• _Set problem_
From the records below, copy out exactly the lines from the one containing "sweep(path=thread_path, is_frenet=True)" to the one containing "cad_parts[node].hide_render = cad_parts[node].hide_viewport", both included. Add nothing else.

━━━━━ Input data ━━━━━

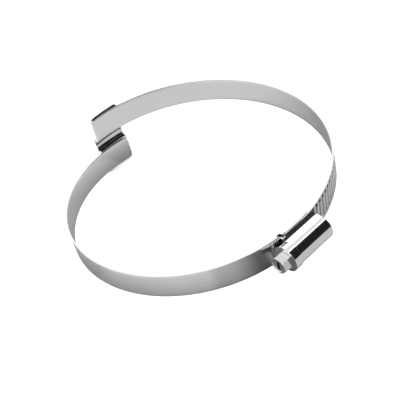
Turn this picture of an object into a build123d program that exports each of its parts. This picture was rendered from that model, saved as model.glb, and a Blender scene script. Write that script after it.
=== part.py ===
from build123d import *
import os
from math import asin, atan, cos, degrees, pi, radians, sin, sqrt

# Driving sizes, in millimetres and degrees
bore_radius = 60.0
band_width = 11.9
band_thickness = 0.8
helix_pitch = 18.8
strap_gap = 0.05
edge_chamfer = 0.22

# Toothed strap
tail_angle = -14.0
tooth_pitch = 2.85
teeth_before_worm = 4
teeth_after_worm = 23
groove_width = 1.4
groove_depth = 0.5
groove_flank = 18.0
groove_top_margin = 0.5
groove_bottom_margin = 1.6
pit_radius = 0.42
pit_depth = 0.7
toothed_end_round = 0.6

# Plain strap
plain_tail_angle = 7.8
plain_end_round = 2.6

# Bridge over the hose's wire
bridge_width = 15.6
bridge_overhang = 0.4
bridge_thickness = 1.1
channel_margin = 1.38
channel_rise = 2.2
bridge_bend = 0.5
bridge_corner = 0.6
weld_gap = 0.02

# Screw
worm_radius = 4.7
worm_length = 21.1
worm_front = 13.77
thread_engagement = 0.4
thread_depth = 0.95
thread_crest = 0.6
thread_root = 1.7
thread_turns = 6.5
neck_radius = 2.6
journal_radius = 1.8
head_across_flats = 7.0
head_length = 4.4
head_chamfer = 0.3
slot_width = 1.2
slot_depth = 1.6

# Housing
wall = 0.65
worm_play = 0.1
running_clearance = 0.08
collar_step = 0.4
collar_length = 3.8
flare_height = 1.8
skirt_overhang = 0.44
crease_height = 1.25
crease_step = 0.15
ear_length = 1.8
ear_thickness = 0.6
ear_foot = 1.3
ear_head_place = 10.1
ear_rear_place = 4.4
ear_shoulder = 0.8
side_clearance = 0.12
foot_clearance = 0.05
skirt_clearance = 0.1

# Radii and places worked out from the sizes above
strap_outer = bore_radius + band_thickness
eccentricity = (band_thickness + strap_gap) / 2
toothed_inner = bore_radius + eccentricity
toothed_outer = toothed_inner + band_thickness
tooth_angle = degrees(tooth_pitch / toothed_outer)
toothed_top = toothed_outer + eccentricity
bridge_end_angle = 180 + degrees(bridge_width / 2 / strap_outer)
rise_per_degree = helix_pitch / 360
worm_axis = toothed_top - thread_engagement + worm_radius
barrel_hollow = worm_radius + worm_play
barrel_radius = barrel_hollow + wall
barrel_bottom = worm_axis - barrel_radius
skirt_bottom = toothed_top + skirt_clearance
skirt_reach = band_width / 2 + skirt_overhang
flare_top = skirt_bottom + flare_height
crease = skirt_bottom + crease_height
crease_reach = barrel_radius + (skirt_reach - barrel_radius - crease_step) * (1 - crease_height / flare_height)
ear_top = skirt_bottom + ear_shoulder
ear_drop = ear_top - bore_radius + 3 * band_thickness
notch_reach = 8 * band_thickness
worm_rear = worm_front - worm_length
housing_front = worm_front + running_clearance + wall
housing_rear = worm_rear - running_clearance - wall
root_radius = worm_radius - thread_depth
groove_length = band_width - groove_top_margin - groove_bottom_margin
groove_middle = (groove_bottom_margin - groove_top_margin) / 2
bridge_height = helix_pitch + band_width + 2 * bridge_overhang
channel_width = helix_pitch - band_width - 2 * channel_margin
cut_start = 0.2
lead_angle = degrees(atan(tooth_pitch / (2 * pi * (worm_radius - thread_depth / 2))))


def strap_height(angle):
    """Height of a strap's middle line at an angle round the hose."""
    return rise_per_degree * angle


def groove_plane(tooth):
    """Plane on the toothed strap's outer face, its X along one groove and its Z away from the hose."""
    angle = tooth * tooth_angle
    turn, slant = radians(angle), radians(lead_angle)
    outward = Vector(cos(turn), sin(turn), 0)
    along = Vector(-sin(turn) * sin(slant), cos(turn) * sin(slant), cos(slant))
    middle = outward * (toothed_outer + cut_start) + Vector(eccentricity, 0, strap_height(angle))
    return Plane(origin=middle, x_dir=along, z_dir=outward)


def helicoid(start_angle, end_angle, width):
    """Ruled face across a strap's lower edge, from one angle to another, to be raised by its width."""
    climb = strap_height(end_angle - start_angle)
    inside = Edge.make_helix(pitch=helix_pitch, height=climb, radius=bore_radius - 3)
    outside = Edge.make_helix(pitch=helix_pitch, height=climb, radius=strap_outer + 3)
    place = Pos(0, 0, strap_height(start_angle) - width / 2) * Rot(0, 0, start_angle)
    return place * Face.make_surface_from_curves(inside, outside)


def strap_blank(start_angle, end_angle, inner_radius, shift):
    """Strip of band lying on a cylinder, its two long edges on the helix."""
    seam = radians((start_angle + end_angle) / 2 + 180)
    half_height = strap_height(bridge_end_angle) + band_width
    ring = Plane(origin=(shift, 0, -half_height), x_dir=(cos(seam), sin(seam), 0), z_dir=(0, 0, 1))
    with BuildPart() as blank:
        with BuildSketch(ring):
            Circle(inner_radius + band_thickness)
            Circle(inner_radius, mode=Mode.SUBTRACT)
        extrude(amount=2 * half_height)
        extrude(helicoid(start_angle, end_angle, band_width), amount=band_width, dir=(0, 0, 1),
                mode=Mode.INTERSECT)
    return blank.part


def radial_plane(angle):
    """Plane through the hose's axis, its X away from the axis and its Y up the axis."""
    turn = radians(angle)
    return Plane(origin=(0, 0, 0), x_dir=(cos(turn), sin(turn), 0), z_dir=(sin(turn), -cos(turn), 0))


def screw_plane(place, x_dir=(1, 0, 0)):
    """Plane square to the screw, Z towards its head, at a distance along the screw."""
    return Plane(origin=(0, -place, 0), x_dir=x_dir, z_dir=(0, -1, 0))


def ear_edge(place, side):
    """Height at which an ear's inner face passes the edges of the straps."""
    angle = -degrees(asin(place / strap_outer))
    return strap_height(angle) + side * (band_width / 2 + side_clearance)


ear_seats = [(ear_head_place, 1), (ear_head_place, -1), (-ear_rear_place, -1)]

# Toothed strap: outer strap with the grooves that the worm pulls on
with BuildPart() as toothed_strap:
    add(strap_blank(tail_angle, bridge_end_angle, toothed_inner, eccentricity))
    fillet(toothed_strap.edges().filter_by(lambda e: e.length < band_thickness + 0.1), toothed_end_round)
    chamfer(toothed_strap.edges().filter_by(lambda e: e.length > band_width), edge_chamfer)
    teeth = [groove_plane(tooth) for tooth in range(-teeth_before_worm, teeth_after_worm + 1)]
    with BuildSketch(*teeth):
        with Locations((groove_middle, 0)):
            SlotOverall(groove_length, groove_width)
    extrude(amount=-(groove_depth + cut_start), taper=groove_flank, mode=Mode.SUBTRACT)
    with BuildSketch(*teeth):
        with Locations((groove_middle + (groove_length - groove_width) / 2, 0)):
            Circle(pit_radius)
    extrude(amount=-(pit_depth + cut_start), mode=Mode.SUBTRACT)
toothed_strap.part.label = "toothed_strap"

# Plain strap: inner strap that carries the housing, notched for its ears
with BuildPart() as plain_strap:
    add(strap_blank(-bridge_end_angle, plain_tail_angle, bore_radius, 0))
    fillet(plain_strap.edges().filter_by(lambda e: e.length < band_thickness + 0.1), plain_end_round)
    chamfer(plain_strap.edges().filter_by(lambda e: e.length > band_width), edge_chamfer)
    for place, side in ear_seats:
        with BuildSketch(Plane.XY.offset(ear_edge(place, side))):
            with Locations((bore_radius, -place)):
                Rectangle(notch_reach, ear_length + 2 * foot_clearance)
        extrude(amount=-side * (ear_foot + foot_clearance), mode=Mode.SUBTRACT)
plain_strap.part.label = "plain_strap"

# Bridge: saddle plate that joins the straps and clears the wire of the hose
bridge_half_angle = bridge_end_angle - 180
with BuildPart() as bridge:
    flange_line = strap_outer + weld_gap + bridge_thickness / 2
    crest_line = flange_line + channel_rise
    channel_line = (channel_width + bridge_thickness) / 2
    with BuildSketch(radial_plane(180 - bridge_half_angle)):
        with BuildLine():
            FilletPolyline(
                (flange_line, -bridge_height / 2),
                (flange_line, -channel_line),
                (crest_line, -channel_line),
                (crest_line, channel_line),
                (flange_line, channel_line),
                (flange_line, bridge_height / 2),
                radius=bridge_bend + bridge_thickness / 2,
            )
        trace(line_width=bridge_thickness)
    revolve(axis=Axis.Z, revolution_arc=2 * bridge_half_angle)
    corners = bridge.edges().filter_by(
        lambda e: abs(e.length - bridge_thickness) < 0.01 and abs(e.center().Z) > bridge_height / 2 - 0.01
    )
    fillet(corners, bridge_corner)
bridge.part.label = "bridge"

# Housing: barrel over the worm, flared skirts on the band, collar at the head and clenched ears
with BuildPart() as housing:
    with BuildSketch(screw_plane(housing_rear)):
        with Locations((worm_axis, 0)):
            Circle(barrel_radius)
        with BuildLine():
            Polyline(
                (worm_axis, 0),
                (worm_axis, barrel_radius),
                (flare_top, barrel_radius),
                (crease, crease_reach),
                (crease, crease_reach + crease_step),
                (skirt_bottom, skirt_reach),
                (skirt_bottom, 0),
            )
            mirror(about=Plane.XZ)
        make_face()
    extrude(amount=housing_front - collar_length - housing_rear)
    with BuildSketch(screw_plane(housing_front - collar_length)):
        with Locations((worm_axis, 0)):
            Circle(barrel_radius + collar_step)
    extrude(amount=collar_length)
    with BuildSketch(screw_plane(housing_rear + wall)):
        with Locations((worm_axis, 0)):
            Circle(barrel_hollow)
        with BuildLine():
            Polyline(
                (worm_axis, 0),
                (worm_axis, barrel_hollow),
                (flare_top, barrel_hollow),
                (skirt_bottom, skirt_reach - wall),
                (barrel_bottom, skirt_reach - wall),
                (barrel_bottom, 0),
            )
            mirror(about=Plane.XZ)
        make_face()
    extrude(amount=housing_front - housing_rear - 2 * wall, mode=Mode.SUBTRACT)
    with BuildSketch(screw_plane(housing_front)):
        with Locations((worm_axis, 0)):
            Circle(neck_radius + running_clearance)
    extrude(amount=-2 * wall, mode=Mode.SUBTRACT)
    with BuildSketch(screw_plane(housing_rear)):
        with Locations((worm_axis, 0)):
            Circle(journal_radius + running_clearance)
    extrude(amount=2 * wall, mode=Mode.SUBTRACT)
    with BuildSketch(Plane.XY):
        with Locations((eccentricity, 0)):
            Circle(toothed_outer + skirt_clearance)
    extrude(amount=2 * barrel_radius, both=True, mode=Mode.SUBTRACT)
    for place, side in ear_seats:
        edge = ear_edge(place, side)
        with BuildSketch(Plane.XY.offset(edge)):
            with Locations((ear_top - ear_drop / 2, -place)):
                Rectangle(ear_drop, ear_length)
            Circle(bore_radius + foot_clearance, mode=Mode.SUBTRACT)
        extrude(amount=side * ear_thickness)
        with BuildSketch(Plane.XY.offset(edge + side * ear_thickness)):
            with Locations((ear_top - ear_shoulder / 2, -place)):
                Rectangle(ear_shoulder, ear_length)
        extrude(amount=-side * (ear_thickness + wall))
        with BuildSketch(Plane.XY.offset(edge)):
            with Locations((bore_radius, -place)):
                Rectangle(notch_reach, ear_length)
            Circle(strap_outer - foot_clearance, mode=Mode.INTERSECT)
            Circle(bore_radius + foot_clearance, mode=Mode.SUBTRACT)
        extrude(amount=-side * ear_foot)
housing.part.label = "housing"

# Worm screw: threaded worm, neck, journal and slotted hexagon head
with BuildPart() as head_turning:
    with BuildSketch(screw_plane(housing_front + running_clearance)):
        with Locations((worm_axis, 0)):
            Circle(head_across_flats / sqrt(3))
    extrude(amount=head_length)
    chamfer(head_turning.faces().sort_by(Axis.Y)[0].edges(), head_chamfer)

with BuildPart() as worm_screw:
    with BuildSketch(screw_plane(housing_front + running_clearance)):
        with Locations((worm_axis, 0)):
            RegularPolygon(head_across_flats / 2, 6, major_radius=False)
    extrude(amount=head_length)
    add(head_turning.part, mode=Mode.INTERSECT)
    with BuildSketch(screw_plane(housing_front + running_clearance + head_length)):
        with Locations((worm_axis, 0)):
            Rectangle(2 * head_across_flats, slot_width)
    extrude(amount=-slot_depth, mode=Mode.SUBTRACT)
    with BuildSketch(screw_plane(worm_front)):
        with Locations((worm_axis, 0)):
            Circle(neck_radius)
    extrude(amount=housing_front - worm_front + running_clearance)
    with BuildSketch(screw_plane(housing_rear)):
        with Locations((worm_axis, 0)):
            Circle(journal_radius)
    extrude(amount=worm_rear - housing_rear)
    with BuildSketch(screw_plane(worm_rear)):
        with Locations((worm_axis, 0)):
            Circle(root_radius)
    extrude(amount=worm_length)
    thread_start = Plane(origin=(worm_axis, 2 * tooth_pitch, 0), x_dir=(-1, 0, 0), z_dir=(0, -1, 0))
    thread_helix = Edge.make_helix(pitch=tooth_pitch, height=thread_turns * tooth_pitch, radius=root_radius)
    thread_path = thread_start.from_local_coords(thread_helix)
    with BuildSketch(Plane(origin=thread_path @ 0, x_dir=(-1, 0, 0), z_dir=thread_path % 0)):
        with BuildLine():
            Polyline(
                (-0.1, -thread_root / 2),
                (0, -thread_root / 2),
                (thread_depth, -thread_crest / 2),
                (thread_depth, thread_crest / 2),
                (0, thread_root / 2),
                (-0.1, thread_root / 2),
                close=True,
            )
        make_face()
    sweep(path=thread_path, is_frenet=True)
worm_screw.part.label = "worm_screw"

os.makedirs("parts", exist_ok=True)
for piece in (toothed_strap, plain_strap, bridge, housing, worm_screw):
    export_step(piece.part, f"parts/{piece.part.label}.step")
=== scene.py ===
from math import cos, pi, radians, sin

import bmesh
import bpy
import numpy as np
from mathutils import Matrix, Vector


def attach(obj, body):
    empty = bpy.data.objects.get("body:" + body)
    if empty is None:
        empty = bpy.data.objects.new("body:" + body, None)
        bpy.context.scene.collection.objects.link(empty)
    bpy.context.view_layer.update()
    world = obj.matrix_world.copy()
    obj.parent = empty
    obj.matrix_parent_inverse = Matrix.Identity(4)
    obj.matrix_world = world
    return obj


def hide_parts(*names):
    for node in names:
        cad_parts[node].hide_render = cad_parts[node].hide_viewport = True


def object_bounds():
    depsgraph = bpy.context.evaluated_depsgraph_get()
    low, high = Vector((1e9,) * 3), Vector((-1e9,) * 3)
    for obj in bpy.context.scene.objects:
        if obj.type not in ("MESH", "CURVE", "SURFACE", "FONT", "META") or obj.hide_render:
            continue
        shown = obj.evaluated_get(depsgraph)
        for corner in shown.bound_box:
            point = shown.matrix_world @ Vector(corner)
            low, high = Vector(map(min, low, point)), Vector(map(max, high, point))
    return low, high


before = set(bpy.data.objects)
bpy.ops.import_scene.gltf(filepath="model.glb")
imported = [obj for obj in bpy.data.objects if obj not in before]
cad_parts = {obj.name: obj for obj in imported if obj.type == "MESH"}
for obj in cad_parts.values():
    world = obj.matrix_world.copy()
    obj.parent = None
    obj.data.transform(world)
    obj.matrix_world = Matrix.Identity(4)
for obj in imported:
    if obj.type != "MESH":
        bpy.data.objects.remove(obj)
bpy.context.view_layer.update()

mm = 0.001

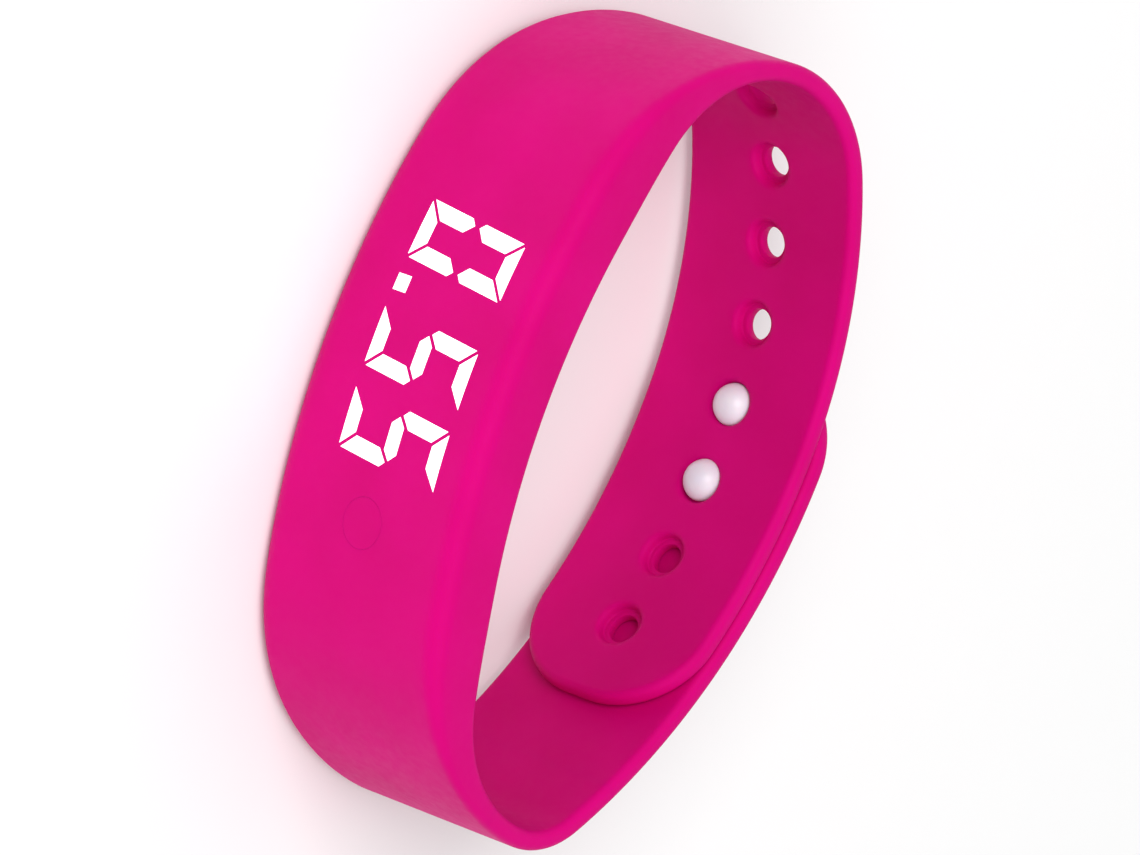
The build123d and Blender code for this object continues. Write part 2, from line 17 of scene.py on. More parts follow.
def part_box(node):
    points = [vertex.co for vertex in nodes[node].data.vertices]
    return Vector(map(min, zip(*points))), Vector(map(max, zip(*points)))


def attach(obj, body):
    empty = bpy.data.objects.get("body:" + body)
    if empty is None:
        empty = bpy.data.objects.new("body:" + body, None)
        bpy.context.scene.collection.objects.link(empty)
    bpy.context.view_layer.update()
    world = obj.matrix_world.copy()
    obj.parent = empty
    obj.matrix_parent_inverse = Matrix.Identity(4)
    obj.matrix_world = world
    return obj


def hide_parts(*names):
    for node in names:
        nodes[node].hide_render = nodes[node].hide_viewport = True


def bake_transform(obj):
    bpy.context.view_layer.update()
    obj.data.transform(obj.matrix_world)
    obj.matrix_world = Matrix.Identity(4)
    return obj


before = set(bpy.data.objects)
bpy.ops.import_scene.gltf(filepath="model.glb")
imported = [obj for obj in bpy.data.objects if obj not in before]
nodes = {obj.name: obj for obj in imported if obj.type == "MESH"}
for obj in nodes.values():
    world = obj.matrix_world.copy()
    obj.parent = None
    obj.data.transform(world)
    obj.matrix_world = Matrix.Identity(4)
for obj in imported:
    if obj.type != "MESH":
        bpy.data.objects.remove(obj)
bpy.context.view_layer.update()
MM = 0.001

# %% [markdown]
# ## The loop's line
#
# The outside of the band is a chain of tangent arcs: the display's flat curve, its shoulder, the round
# side, and then each strap's way to the clasp. Arcs are better than a drawn spline here, because the band
# has to lie exactly on the CAD model, and a moulded strap really is made of arcs. The +X side leads to
# the strap with studs, and the -X side to the strap with holes.

# %% Sizes of the loop
half_length = 38.0
clasp_depth = 47.5
clasp_offset = 6.0
face_radius, face_turn = 79.0, 15.5
shoulder_turn, root_turn = 51.0, 84.0
side_radius = 27.0
stud_corner, hole_corner = 9.0, 15.2
display_thickness, strap_thickness = 6.8, 1.9
strap_gap = 0.12
display_width, strap_width = 23.6, 21.0
flat_side_half = 17.0
middle = display_width / 2


def sine(turn):
    return math.sin(math.radians(turn))


def cosine(turn):
    return math.cos(math.radians(turn))


def arcs_along(steps):
    """Each arc as (run at its start, start heading, radius, centre), and the point and run where they end."""
    point, heading, run, arcs = np.zeros(2), 0.0, 0.0, []
    for radius, end in steps:
        centre = point + radius * np.array([-sine(heading), cosine(heading)])
        arcs.append((run, heading, radius, centre))
        run += radius * math.radians(end - heading)
        point = centre - radius * np.array([-sine(end), cosine(end)])
        heading = end
    return arcs, point, run


face_end = face_radius * sine(face_turn)
shoulder_run = sine(shoulder_turn) - sine(face_turn)
shoulder_radius = (half_length - face_end - side_radius * (1 - sine(shoulder_turn))) / shoulder_run
front = [(face_radius, face_turn), (shoulder_radius, shoulder_turn), (side_radius, root_turn)]
_, root, root_run = arcs_along(front)


last_heading = 225.0


def arcs_to_clasp(corner, apex_x, apex_y, past_flat):
    """All arcs of one side, from the display's middle past the clasp's flattest point."""
    run_x = root[0] - apex_x - corner * sine(root_turn)
    run_y = apex_y - root[1] - corner * (1 + cosine(root_turn))
    turn = 2 * math.degrees(math.atan2(run_x, run_y))
    back = corner + run_x / sine(turn)
    return front + [(corner, turn), (back, 180.0), (past_flat(back), last_heading)], back


overlap = strap_thickness + strap_gap
inner_depth = clasp_depth - overlap
_, stud_back = arcs_to_clasp(stud_corner, -clasp_offset, clasp_depth, lambda back: back)
_, hole_back = arcs_to_clasp(hole_corner, clasp_offset, inner_depth, lambda back: back)
stud_steps, _ = arcs_to_clasp(stud_corner, -clasp_offset, clasp_depth, lambda back: hole_back + overlap)
hole_steps, _ = arcs_to_clasp(hole_corner, clasp_offset, inner_depth, lambda back: stud_back - overlap)
stud_arcs, hole_arcs = arcs_along(stud_steps)[0], arcs_along(hole_steps)[0]
stud_flat = arcs_along(stud_steps[:5])[2]
hole_flat = arcs_along(hole_steps[:5])[2]
print("root at run", round(root_run, 2), "clasp at", round(stud_flat, 2), round(hole_flat, 2))


def on_line(run):
    """Point and outward direction on the loop's outside. Negative runs are on the side with holes."""
    side, run = (1, run) if run >= 0 else (-1, -run)
    arcs = stud_arcs if side > 0 else hole_arcs
    start, heading, radius, centre = [arc for arc in arcs if arc[0] <= run][-1]
    turn = heading + math.degrees((run - start) / radius)
    out = np.array([sine(turn), -cosine(turn)])
    return (centre + radius * out) * [side, 1], out * [side, 1]


skin_low, skin_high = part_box("display_section")
shift = np.array([(skin_low.x + skin_high.x) / 2 / MM, skin_low.y / MM])


def row_point(run, across, height):
    """A place given along, across and above the band's outside, as a point of the row frame in metres."""
    point, out = on_line(run)
    x, y = point + out * height + shift
    return Vector((x * MM, y * MM, across * MM))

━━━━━

• _Result_
    sweep(path=thread_path, is_frenet=True)
worm_screw.part.label = "worm_screw"

os.makedirs("parts", exist_ok=True)
for piece in (toothed_strap, plain_strap, bridge, housing, worm_screw):
    export_step(piece.part, f"parts/{piece.part.label}.step")
=== scene.py ===
from math import cos, pi, radians, sin

import bmesh
import bpy
import numpy as np
from mathutils import Matrix, Vector


def attach(obj, body):
    empty = bpy.data.objects.get("body:" + body)
    if empty is None:
        empty = bpy.data.objects.new("body:" + body, None)
        bpy.context.scene.collection.objects.link(empty)
    bpy.context.view_layer.update()
    world = obj.matrix_world.copy()
    obj.parent = empty
    obj.matrix_parent_inverse = Matrix.Identity(4)
    obj.matrix_world = world
    return obj


def hide_parts(*names):
    for node in names:
        cad_parts[node].hide_render = cad_parts[node].hide_viewport = True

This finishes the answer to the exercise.